Fiquei siderado. Estava exausto, não tinha palavras, não tinha nada com que pudesse pagar aquele gesto.
Não sabia como vincular a minha gratidão... Fiquei com a sua morada e ofereci-lhe um mapa de Portugal, editado pelo Automóvel Clube de Portugal, já bem velho por sinal, onde assinalei onde morada, e que gostaria num futuro próximo poder-lhe pagar da mesma forma.
Um mês depois, um camionista da empresa onde trabalhava, deslocava-se a Itália em serviço, e por ele enviei àquele bom Samaritano uma caixa com 6 garrafas de Porto Ferreira "Vintage". Nunca soube se chegou a entregá-las, pois despediu-se no regresso, e não tive ocasião de falar-lhe, nem saber para onde foi residir.
A partir daí, o meu carro, quando em viagem tem sempre na sua mala 6 garrafas de Vinho do Porto, para o que der e vier, e digo-vos que já tenho usado muitas, até para oferecer a quem não me fez favor nenhum.

12.8.11

Pobre de mim (que se han acabádo las festas de San Fermin)


A cultura do Mediterrâneo e da Península Ibérica elegeu o touro como representante das forças da terra e como protagonista dos rituais que estão na origem das touradas, ligados a cerimonias do culto da fertilidade.
Pamplona, a Iruña ou Iruñea basca, celebra todos os anos de seis a catorze de Julho as festas en honra de San Fermin.

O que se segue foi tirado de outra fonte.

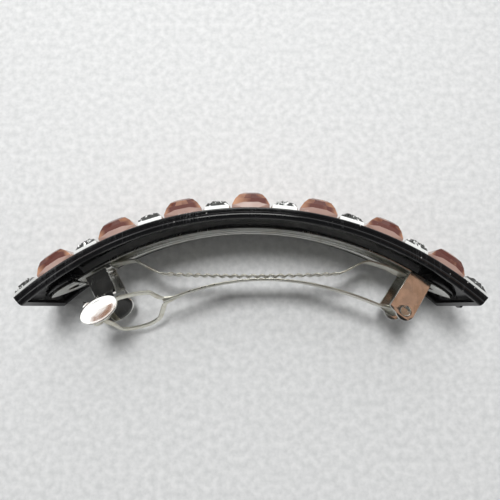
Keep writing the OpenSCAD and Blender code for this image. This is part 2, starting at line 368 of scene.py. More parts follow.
class EffectLibrary:
    """Builds each shared effect once, as a node group with named sockets."""

    def __init__(self) -> None:
        """Builds all groups."""
        self.groups = {
            Effect.SCRATCHES: self._scratches(),
            Effect.DUST: self._dust(),
            Effect.SMUDGES: self._smudges(),
            Effect.DRAWN: self._drawn(),
        }

    def _start(self, effect: Effect, inputs: dict[str, float],
               outputs: Sequence[str]) -> tuple[Nodes, bpy.types.Node, bpy.types.Node]:
        """Makes an empty group with a vector input, number inputs and number outputs."""
        tree = bpy.data.node_groups.new(effect.value, "ShaderNodeTree")
        tree.interface.new_socket("Vector", in_out="INPUT", socket_type="NodeSocketVector")
        for name, value in inputs.items():
            socket = tree.interface.new_socket(name, in_out="INPUT", socket_type="NodeSocketFloat")
            socket.default_value = value
        for name in outputs:
            tree.interface.new_socket(name, in_out="OUTPUT", socket_type="NodeSocketFloat")
        nodes = Nodes(tree)
        return nodes, nodes.add("NodeGroupInput"), nodes.add("NodeGroupOutput")

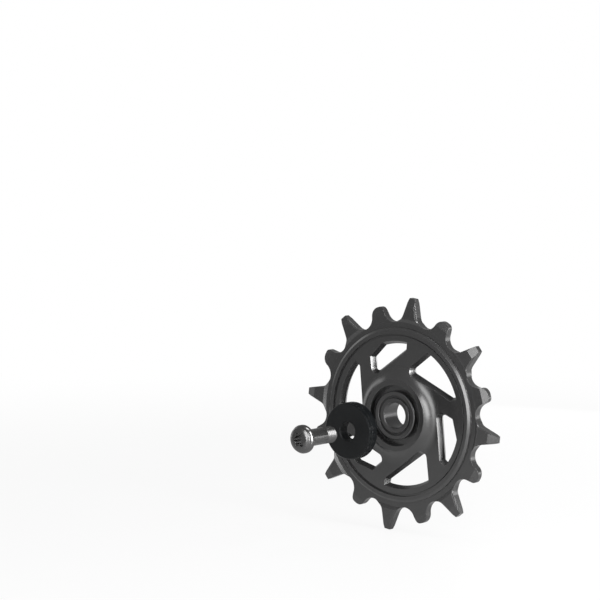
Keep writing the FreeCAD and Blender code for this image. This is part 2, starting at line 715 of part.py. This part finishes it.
def six_lobes(sketch):
    """Six round lobes joined by hollows."""
    lobe_round = bulge_radius(
        "(lobe_join * sin(lobe_half_angle))",
        "(socket_radius - lobe_join * cos(lobe_half_angle))",
    )
    hollow_round = bulge_radius(
        "(lobe_join * sin(30 - lobe_half_angle))",
        "(lobe_join * cos(30 - lobe_half_angle) - socket_valley)",
    )

    def place(radius, turn):
        return f"{radius} * cos({turn})", f"{radius} * sin({turn})"

    for index in range(6):
        middle = 60 * index
        before = place("lobe_join", f"{middle} - lobe_half_angle")
        crest = place("socket_radius", f"{middle}")
        after = place("lobe_join", f"{middle} + lobe_half_angle")
        valley = place("socket_valley", f"{middle + 30}")
        following = place("lobe_join", f"{middle + 60} - lobe_half_angle")
        sketch.addGeometry(Part.Arc(vector(before), vector(crest), vector(after)), False)
        sketch.addGeometry(Part.Arc(vector(following), vector(valley), vector(after)), False)
    for index in range(6):
        lobe = 2 * index
        hollow = lobe + 1
        following = (lobe + 2) % 12
        sketch.addConstraint(Sketcher.Constraint("Coincident", lobe, 2, hollow, 2))
        sketch.addConstraint(Sketcher.Constraint("Coincident", hollow, 1, following, 1))
        pin_point(sketch, lobe, 1, place("lobe_join", f"{60 * index} - lobe_half_angle"))
        pin_point(sketch, lobe, 2, place("lobe_join", f"{60 * index} + lobe_half_angle"))
        for piece, text in ((lobe, lobe_round), (hollow, hollow_round)):
            row = sketch.addConstraint(Sketcher.Constraint("Radius", piece, number(text)))
            drive(sketch, f"Constraints[{row}]", text)


def pulley_bolt():
    """Turned about the axis, the underside of its head at local y = 0."""
    body = new_body("pulley_bolt")
    drive(body, "Placement.Base.y", "-(hub_half + cap_face) - cap_travel - bolt_travel")
    drive(body, "Placement.Base.z", "-cap_drop")
    turned_about_axis(body, "bolt_section", [[
        ("0", f"-{HEAD_HEIGHT}"),
        (f"{HEAD_RADIUS} - dome_low_run - dome_top_run", f"-{HEAD_HEIGHT}"),
        (f"{HEAD_RADIUS} - dome_low_run", "-(head_rim + dome_low_rise)"),
        (HEAD_RADIUS, "-head_rim"),
        (HEAD_RADIUS, "0"),
        ("shank_radius", "0"),
        ("shank_radius", "shank_length - shank_tip"),
        ("shank_radius - shank_tip", "shank_length"),
        ("0", "shank_length"),
    ]])
    sketch = new_sketch(body, "socket_outline", "XZ_Plane", HEAD_HEIGHT)
    six_lobes(sketch)
    socket = body.newObject("PartDesign::Pocket", "socket")
    socket.Profile = (sketch, [""])
    drive(socket, "Length", "socket_depth")
    body.Tip = socket
    document.recompute()
    return body


built = [
    toothed_wheel(),
    bearing_outer_race(),
    bearing_inner_race(),
    bearing_seal("bearing_seal_front", "-"),
    bearing_seal("bearing_seal_rear", ""),
    bearing_cage(),
    dust_cap(),
    pulley_bolt(),
]
for index in range(round(number("ball_count"))):
    built.append(bearing_ball(index))

document.recompute()
for item in document.Objects:
    if "Invalid" in item.State or "Error" in item.State:
        raise RuntimeError(f"{item.Label}: {item.State}")
for item in built:
    if item.Shape.isNull() or not item.Shape.isValid():
        raise RuntimeError(f"{item.Label}: shape")
    print(item.Label, round(item.Shape.Volume, 2), item.Shape.BoundBox)
    item.Shape.exportStep(f"parts/{item.Label}.step")
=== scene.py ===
import math

import bpy
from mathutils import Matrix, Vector


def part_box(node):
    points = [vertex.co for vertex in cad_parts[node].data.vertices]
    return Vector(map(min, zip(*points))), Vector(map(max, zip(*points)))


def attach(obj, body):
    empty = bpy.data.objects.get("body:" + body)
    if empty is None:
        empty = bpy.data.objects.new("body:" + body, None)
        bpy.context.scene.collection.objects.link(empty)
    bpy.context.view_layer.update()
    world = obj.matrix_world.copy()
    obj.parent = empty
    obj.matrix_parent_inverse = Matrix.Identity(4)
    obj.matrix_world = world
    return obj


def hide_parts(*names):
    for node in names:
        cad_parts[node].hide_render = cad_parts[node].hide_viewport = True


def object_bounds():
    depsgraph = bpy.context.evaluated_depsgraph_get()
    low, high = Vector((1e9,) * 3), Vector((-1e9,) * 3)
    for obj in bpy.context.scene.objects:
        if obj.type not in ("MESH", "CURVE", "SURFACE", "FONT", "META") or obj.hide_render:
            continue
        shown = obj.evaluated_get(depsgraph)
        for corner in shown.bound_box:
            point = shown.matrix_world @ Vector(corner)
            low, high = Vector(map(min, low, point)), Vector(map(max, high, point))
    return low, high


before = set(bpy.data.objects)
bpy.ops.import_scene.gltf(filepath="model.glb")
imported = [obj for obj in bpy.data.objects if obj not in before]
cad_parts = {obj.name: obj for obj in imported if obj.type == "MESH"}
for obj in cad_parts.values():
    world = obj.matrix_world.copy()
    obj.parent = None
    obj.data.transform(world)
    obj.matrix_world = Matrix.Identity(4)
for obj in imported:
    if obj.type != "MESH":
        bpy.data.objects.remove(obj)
cad_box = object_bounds()
scene = bpy.context.scene
scene.view_settings.view_transform = "Standard"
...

Contrariamente ao que se pensa, o patrono de Pamplona não é San Fermin, mas San Saturnino, nem o dia 7 de Julho é o dia de San Fermin, um santo francês, mas sim a festa em honra de San Fermin, bispo, nascido em Pamplona, que morreu mártir.
Estes festejos foram sempre celebrados sem grandes alterações com um carácter muito local até aos princípios do século XX, altura em que um famoso escritor americano se inspirou nos "Sanfermines" para escrever um livro.

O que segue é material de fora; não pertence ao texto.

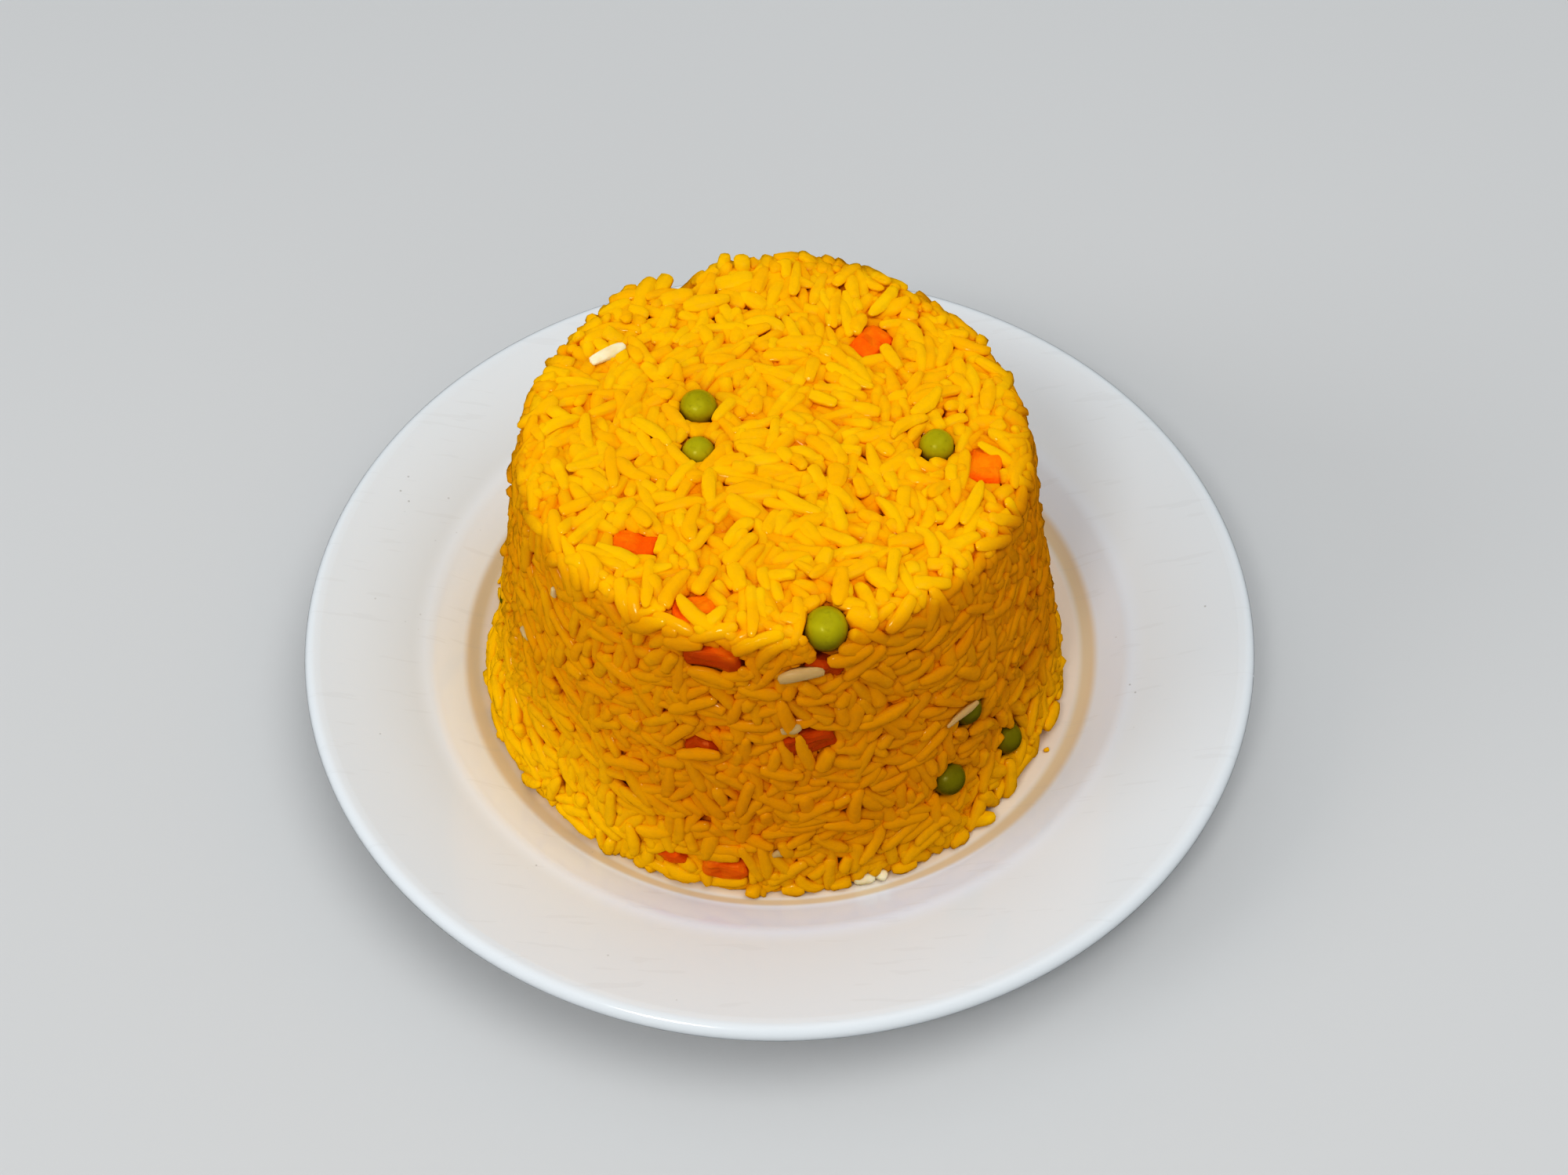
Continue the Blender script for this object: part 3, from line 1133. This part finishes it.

A partir de então, e especialmente após a Segunda Guerra Mundial, cada vez mais estrangeiros acorrem à cidade, que durante os festejos chega a triplicar a sua população.
A festa começa com o lançamento do famosíssimo "Chupinazo" do balcão da Camâra Municipal de Pamplona, onde milhares de pessoas, acenam com lenços vermelhos que depois usam durante todo o período das festas ao pescoço. A partir daí, gritando San Fermin, San Fermin, segue-se a explosão de música, dança, canto e festas acompanhados pelo som das rolhas das garrafas de champanhe. Gigantes e cabeçudos, seguidos da "Pamplonesa" - a banda de música que toca sempre a mesma partitura, a famosa "Vals de Astrain" - e a comitiva da gala do Municipio de Pamplona.
No dia 7 de Julho, dia do patrono da festa, toda a gente se veste de pamplonica - de branco com faixas ou lenços vermelhos e com a "txapela", a boina vermelha ou preta para assistir à procissão, com a presença de todas as altas individualidades da Comunidade.
Durante todos os dias em que os festejos são celebrados, haverá sempre eventos relacionados com os touros. Muito haveria para contar destes festejos milenários, mas chamo a especial atenção para a quantidade de estrangeiros que irresponsavelmente se metem no meio daquela população que ao longo de toda a sua existência está e foi preparada para saber correr à frente de uma manada de touros enfurecida, não pelos maus tratos que lhes dão, mas pelo susto e intranquilidade que passam quando inesperadamente se encontram rodeados de milhares de pessoas, gritando e incitando-os à correria.
O saber correr à frente da manada, ter pernas ligeiras, arte e astúcia para não ser apanhado por algum corno afiado como lança, saber alterar a sua direcção no momento exacto não é coisa de todos e os estrangeiros por culpa própria, acabam por ser os "bombos" daqueles festejos, tão apreciado no País Basco.
A foto que publico acima, demonstra a astúcia, a audácia e a valentia desta moça vinda directamente do "caribe" que vestida com todo o rigor de uma Pamplonesa dos quatro custados, como as "canetas" já não a ajudavam para poder fugir, resolveu mostrar ao bovino, que era uma mulher de armas capaz de o enfrentar em qualquer situação, colocando-se nesta posição bizarra.
Ao que parece, a fera, ferida no seu orgulho e como tinha pergaminhos a defender, resolveu não a atacar na posição de decúbito ventral, já que estava acostumada a encarar os inimigos,com olhos nos olhos.
Termino com o estribilho de uma das cantigas mais em voga durante os festejos:
um de janeiro, dois de fevereiro, tres de março, quatro de abril, cinco de Maio, seis de junho, sete de julho, ao San Fermin tenho de ir.